Expanded unemployment benefits help small businesses, too

Justin Ho Jul 27, 2020
Heard on:
A hostess at a Miami restaurant waits for customers behind a partition. The expanded unemployment benefits helped small businesses make decisions early in the pandemic. Joe Raedle/Getty Images
HTML EMBED:
COPY

When Sophie Blake closed her jewelry store in Virginia at the beginning of the pandemic, she said she had some difficult conversations with her four employees. Two she furloughed, and the other two she cut to part time.

When she first heard about the expanded unemployment benefits from the federal government, she encouraged her employees to apply.

“My first initial response was, go ahead and take it because this is extra support for you,” Blake said. “Because I don’t know when I will be able to rehire you back.”

Blake had applied for a Paycheck Protection Program loan at the time but wasn’t sure whether she’d get one. She also knew that one of her employees was asthmatic and expecting a child, and should probably stay away from work.

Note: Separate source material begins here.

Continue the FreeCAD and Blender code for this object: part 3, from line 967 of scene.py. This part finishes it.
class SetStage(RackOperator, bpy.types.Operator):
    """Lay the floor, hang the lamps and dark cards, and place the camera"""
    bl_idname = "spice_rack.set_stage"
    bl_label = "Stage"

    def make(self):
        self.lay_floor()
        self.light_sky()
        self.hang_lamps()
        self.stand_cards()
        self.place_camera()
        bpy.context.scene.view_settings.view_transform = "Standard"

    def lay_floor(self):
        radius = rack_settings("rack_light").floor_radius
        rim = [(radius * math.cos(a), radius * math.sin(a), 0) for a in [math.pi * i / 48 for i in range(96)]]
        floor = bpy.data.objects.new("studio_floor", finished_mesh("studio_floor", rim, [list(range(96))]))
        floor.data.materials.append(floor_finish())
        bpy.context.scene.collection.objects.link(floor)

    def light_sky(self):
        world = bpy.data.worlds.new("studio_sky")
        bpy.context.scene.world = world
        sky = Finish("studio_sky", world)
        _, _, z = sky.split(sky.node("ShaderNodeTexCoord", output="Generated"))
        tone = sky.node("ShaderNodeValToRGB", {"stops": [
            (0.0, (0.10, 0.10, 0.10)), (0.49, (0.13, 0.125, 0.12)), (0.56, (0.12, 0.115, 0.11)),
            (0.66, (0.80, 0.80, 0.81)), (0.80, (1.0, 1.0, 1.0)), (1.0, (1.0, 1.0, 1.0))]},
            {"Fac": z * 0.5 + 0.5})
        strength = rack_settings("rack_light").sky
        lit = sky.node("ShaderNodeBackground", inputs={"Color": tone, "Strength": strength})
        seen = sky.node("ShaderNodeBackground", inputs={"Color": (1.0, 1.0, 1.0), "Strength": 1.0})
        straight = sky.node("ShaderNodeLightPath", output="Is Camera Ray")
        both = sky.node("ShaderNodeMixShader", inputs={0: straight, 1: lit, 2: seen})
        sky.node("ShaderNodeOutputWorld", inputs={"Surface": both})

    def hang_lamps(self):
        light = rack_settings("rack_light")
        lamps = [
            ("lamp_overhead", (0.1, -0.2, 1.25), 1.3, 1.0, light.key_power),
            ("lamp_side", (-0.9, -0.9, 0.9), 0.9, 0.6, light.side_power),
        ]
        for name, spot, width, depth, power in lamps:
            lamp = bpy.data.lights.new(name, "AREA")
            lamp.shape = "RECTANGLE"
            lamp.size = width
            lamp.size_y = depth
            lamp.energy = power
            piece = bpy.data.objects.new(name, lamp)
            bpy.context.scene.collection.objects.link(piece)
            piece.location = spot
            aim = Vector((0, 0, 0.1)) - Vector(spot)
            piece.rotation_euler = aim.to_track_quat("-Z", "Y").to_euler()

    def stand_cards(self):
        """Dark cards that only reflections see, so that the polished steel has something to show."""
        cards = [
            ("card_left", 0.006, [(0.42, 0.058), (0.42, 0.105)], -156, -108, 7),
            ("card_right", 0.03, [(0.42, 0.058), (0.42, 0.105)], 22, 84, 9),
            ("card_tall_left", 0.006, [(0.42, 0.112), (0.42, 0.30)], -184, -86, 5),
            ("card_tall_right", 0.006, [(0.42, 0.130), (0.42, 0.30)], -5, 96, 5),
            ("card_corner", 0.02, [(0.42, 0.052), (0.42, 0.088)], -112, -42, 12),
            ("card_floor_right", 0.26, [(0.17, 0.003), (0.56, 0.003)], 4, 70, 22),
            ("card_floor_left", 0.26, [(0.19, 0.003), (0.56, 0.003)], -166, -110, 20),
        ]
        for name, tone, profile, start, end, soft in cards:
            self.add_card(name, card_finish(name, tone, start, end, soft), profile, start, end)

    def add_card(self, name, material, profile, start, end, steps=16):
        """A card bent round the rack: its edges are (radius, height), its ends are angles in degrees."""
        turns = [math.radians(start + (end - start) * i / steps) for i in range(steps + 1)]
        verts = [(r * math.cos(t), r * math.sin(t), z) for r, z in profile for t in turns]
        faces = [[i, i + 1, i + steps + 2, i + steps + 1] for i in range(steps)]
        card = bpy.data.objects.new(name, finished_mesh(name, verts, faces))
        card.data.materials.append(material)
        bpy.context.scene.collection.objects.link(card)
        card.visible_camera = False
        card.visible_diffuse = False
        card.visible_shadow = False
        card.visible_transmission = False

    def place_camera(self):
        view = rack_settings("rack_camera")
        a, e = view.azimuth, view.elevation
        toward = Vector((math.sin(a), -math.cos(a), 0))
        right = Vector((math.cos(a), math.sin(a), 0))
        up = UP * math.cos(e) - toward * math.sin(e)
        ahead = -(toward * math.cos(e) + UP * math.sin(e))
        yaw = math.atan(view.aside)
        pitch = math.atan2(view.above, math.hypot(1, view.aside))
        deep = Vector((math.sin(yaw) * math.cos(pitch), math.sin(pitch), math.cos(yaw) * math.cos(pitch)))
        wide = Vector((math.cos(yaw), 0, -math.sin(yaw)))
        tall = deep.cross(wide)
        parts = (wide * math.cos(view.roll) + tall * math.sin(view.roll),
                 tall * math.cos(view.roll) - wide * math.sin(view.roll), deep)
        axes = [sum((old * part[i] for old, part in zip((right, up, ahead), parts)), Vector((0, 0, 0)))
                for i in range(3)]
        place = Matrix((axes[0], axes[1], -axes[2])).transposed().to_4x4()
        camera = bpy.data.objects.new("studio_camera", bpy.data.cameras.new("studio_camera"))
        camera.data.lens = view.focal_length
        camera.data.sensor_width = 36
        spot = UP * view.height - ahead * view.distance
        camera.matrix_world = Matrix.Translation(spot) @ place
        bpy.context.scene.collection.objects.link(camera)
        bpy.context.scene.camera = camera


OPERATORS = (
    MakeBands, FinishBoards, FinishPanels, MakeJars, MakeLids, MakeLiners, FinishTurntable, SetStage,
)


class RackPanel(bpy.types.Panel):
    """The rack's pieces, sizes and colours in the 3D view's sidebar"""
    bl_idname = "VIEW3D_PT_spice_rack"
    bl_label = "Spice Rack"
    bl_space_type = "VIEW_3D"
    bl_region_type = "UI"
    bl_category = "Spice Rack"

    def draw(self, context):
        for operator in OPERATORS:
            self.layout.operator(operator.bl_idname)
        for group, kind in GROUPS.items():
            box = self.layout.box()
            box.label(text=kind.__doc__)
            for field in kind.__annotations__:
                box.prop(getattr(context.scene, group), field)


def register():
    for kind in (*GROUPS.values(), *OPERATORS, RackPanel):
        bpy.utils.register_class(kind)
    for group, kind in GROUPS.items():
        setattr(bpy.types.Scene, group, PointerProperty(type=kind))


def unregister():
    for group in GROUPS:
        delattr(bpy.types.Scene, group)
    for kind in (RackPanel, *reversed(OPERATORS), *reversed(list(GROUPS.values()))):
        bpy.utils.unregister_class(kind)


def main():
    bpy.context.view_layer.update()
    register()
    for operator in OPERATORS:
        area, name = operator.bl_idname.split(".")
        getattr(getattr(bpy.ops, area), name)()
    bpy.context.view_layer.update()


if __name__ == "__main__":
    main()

“For her, the decision was very clear,” Blake said.

The clarity of the expanded benefits helped businesses make decisions about their own futures early in the pandemic.

“Initially it was a lifesaver,” said Mark Frier, who owns three restaurants in Vermont and had to lay off about 130 employees when COVID hit.

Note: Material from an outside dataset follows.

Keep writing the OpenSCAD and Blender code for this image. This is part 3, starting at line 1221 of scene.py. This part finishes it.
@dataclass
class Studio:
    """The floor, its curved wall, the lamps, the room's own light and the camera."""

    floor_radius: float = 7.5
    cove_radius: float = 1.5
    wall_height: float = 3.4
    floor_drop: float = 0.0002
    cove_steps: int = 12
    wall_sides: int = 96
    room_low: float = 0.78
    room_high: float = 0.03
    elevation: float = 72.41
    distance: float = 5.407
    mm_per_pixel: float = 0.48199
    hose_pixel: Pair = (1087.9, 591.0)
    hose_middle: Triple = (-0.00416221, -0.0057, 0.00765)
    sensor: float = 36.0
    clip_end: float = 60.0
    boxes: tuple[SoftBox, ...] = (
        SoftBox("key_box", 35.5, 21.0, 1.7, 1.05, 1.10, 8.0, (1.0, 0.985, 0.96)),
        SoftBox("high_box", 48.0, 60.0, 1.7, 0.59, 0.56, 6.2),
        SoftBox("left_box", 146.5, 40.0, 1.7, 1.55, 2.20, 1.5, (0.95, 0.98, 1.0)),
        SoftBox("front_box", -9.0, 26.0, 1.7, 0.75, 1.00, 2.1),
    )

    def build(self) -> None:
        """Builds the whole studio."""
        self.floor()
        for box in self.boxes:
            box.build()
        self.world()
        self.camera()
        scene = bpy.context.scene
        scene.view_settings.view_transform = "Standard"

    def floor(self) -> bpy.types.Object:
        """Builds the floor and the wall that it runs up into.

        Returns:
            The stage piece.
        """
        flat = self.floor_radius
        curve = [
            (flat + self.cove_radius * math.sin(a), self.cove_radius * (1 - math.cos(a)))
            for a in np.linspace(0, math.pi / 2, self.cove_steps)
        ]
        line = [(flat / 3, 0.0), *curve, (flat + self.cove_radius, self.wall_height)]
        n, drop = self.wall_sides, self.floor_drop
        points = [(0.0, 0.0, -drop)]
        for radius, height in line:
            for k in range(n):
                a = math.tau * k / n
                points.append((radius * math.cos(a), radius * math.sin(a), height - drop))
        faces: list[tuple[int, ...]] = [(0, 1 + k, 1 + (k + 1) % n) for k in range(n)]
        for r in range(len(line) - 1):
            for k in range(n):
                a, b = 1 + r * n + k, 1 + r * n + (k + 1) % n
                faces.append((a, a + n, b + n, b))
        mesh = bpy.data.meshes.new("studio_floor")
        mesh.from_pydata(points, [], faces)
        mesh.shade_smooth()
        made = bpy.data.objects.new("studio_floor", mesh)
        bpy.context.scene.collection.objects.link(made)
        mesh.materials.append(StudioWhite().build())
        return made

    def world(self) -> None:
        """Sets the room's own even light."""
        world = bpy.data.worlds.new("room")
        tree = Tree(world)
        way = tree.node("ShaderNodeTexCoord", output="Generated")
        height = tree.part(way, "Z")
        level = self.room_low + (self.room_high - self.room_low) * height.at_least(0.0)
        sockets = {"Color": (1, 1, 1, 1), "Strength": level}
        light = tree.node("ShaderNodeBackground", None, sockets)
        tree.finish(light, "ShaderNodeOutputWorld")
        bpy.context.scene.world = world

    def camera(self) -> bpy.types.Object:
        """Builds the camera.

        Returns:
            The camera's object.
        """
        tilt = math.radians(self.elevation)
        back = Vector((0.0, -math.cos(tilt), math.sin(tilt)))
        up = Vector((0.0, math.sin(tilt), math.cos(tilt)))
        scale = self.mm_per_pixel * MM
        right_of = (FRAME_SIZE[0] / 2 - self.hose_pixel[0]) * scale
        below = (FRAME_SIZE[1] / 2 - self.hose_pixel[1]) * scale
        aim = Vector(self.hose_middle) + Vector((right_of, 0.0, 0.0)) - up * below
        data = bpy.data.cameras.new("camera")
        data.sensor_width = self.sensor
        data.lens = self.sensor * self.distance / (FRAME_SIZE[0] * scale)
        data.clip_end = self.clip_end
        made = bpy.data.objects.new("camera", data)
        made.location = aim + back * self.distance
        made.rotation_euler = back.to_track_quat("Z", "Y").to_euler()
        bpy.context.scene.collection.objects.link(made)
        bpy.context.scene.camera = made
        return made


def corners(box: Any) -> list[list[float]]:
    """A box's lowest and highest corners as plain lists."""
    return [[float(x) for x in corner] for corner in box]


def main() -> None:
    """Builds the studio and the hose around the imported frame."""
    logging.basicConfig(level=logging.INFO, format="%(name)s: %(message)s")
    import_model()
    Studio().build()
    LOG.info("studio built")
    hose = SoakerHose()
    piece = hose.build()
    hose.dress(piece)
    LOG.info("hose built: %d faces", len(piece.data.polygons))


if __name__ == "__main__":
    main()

Frier said the expanded unemployment benefits, which included an additional payment of $600 a week, let him focus on making plans to stay in business while ensuring that his employees would be taken care of in the meantime.

“We want them to succeed, and we want to help them grow their careers, and we hope to continue to employ them well into the future,” Frier said.

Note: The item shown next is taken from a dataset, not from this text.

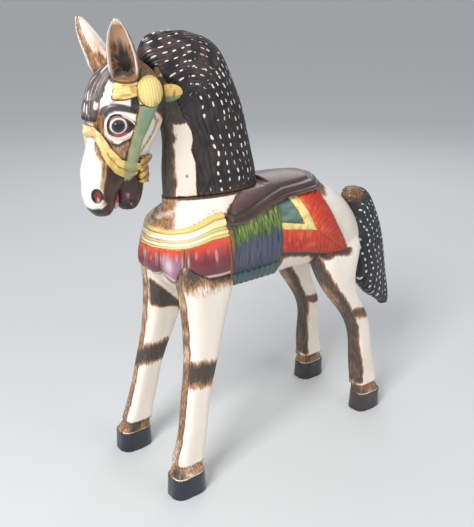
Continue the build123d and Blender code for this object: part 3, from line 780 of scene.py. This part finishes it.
def forelock():
    c = Carving.of(0.6, 3, "forelock")
    x, _, z = c.p.T
    wave = noise(c.p * (1, 1, 0.5), 10, 55) - 0.5
    lane = x + 2.2 * np.sin((z - 371) / 14) + 3 * wave
    strand = groove(lane, 3.8)
    c.push(0.3 - 1.1 * strand + 0.6 * step(z, 382, 371))
    shade = noise(c.p, 5, 56)
    c.coat("665856", "958a88", step(shade, 0.4, 0.75))
    # painted shade between the strands; the lower ends darker too
    c.tint("2c2226", np.minimum(strand * 0.8 + step(z, 372, 368.5) * 0.7, 1))
    c.rub_stain_and_shade(0.25 * step(shade, 0.5, 0.3))
    c.dab(lane / 3.8 + 0.5, z, 0.55 * step(z, 370, 374))
    c.place(HEAD, "forelock_paint", painted("forelock_paint", dabs=(11.0, 0.8, 0.2)))


# ---- head
EYE_MIDDLE = np.array([24.0, -169.0, 363.0])
EYE_OUT = np.array([0.93, -0.367, 0.0])
EYE_BACK = np.array([0.367, 0.93, 0.0])
EYE_OPENING = 8.8, 14.8, 8.8, 10.6  # from the middle to the front, the back, up and down
EYE_LIDS = 12.6, 17.6, 12.0, 12.6
IRIS_EDGE = 6.0
RAY_START = 30.0
EYE_RINGS, EYE_SPOKES = 64, 128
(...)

Small businesses, whether they’re restaurants or jewelry stores, also need to know that their customers can afford to come in and spend money, said Nathan Tankus, research director for the Modern Money Network and the author of Notes on the Crises.

“That’s the whole idea around these kinds of programs, that are supposed to sustain demand,” Tankus said. “That they have all these indirect, knock-on positive effects.”

The resurgence of infections in parts of the country is having a negative effect on demand. Blake reopened her jewelry store, but sales have fallen this month. Frier has brought back about 100 of the employees he laid off but said he wants that more robust safety net to be there if he has to close again.

“That’s the elephant in the room constantly with other restaurant owners that I talk to,” Frier said. “That fear that we’re going to have to re-close come fall, and then what happens?”

Frier got a PPP loan but said it’ll likely run out soon. And of his three restaurants, the one that’s doing the best is the one with the most outdoor seating. But in the fall, it’s going to get cold. Frier said he’s worried that then, he won’t be able to make enough money to keep his doors open.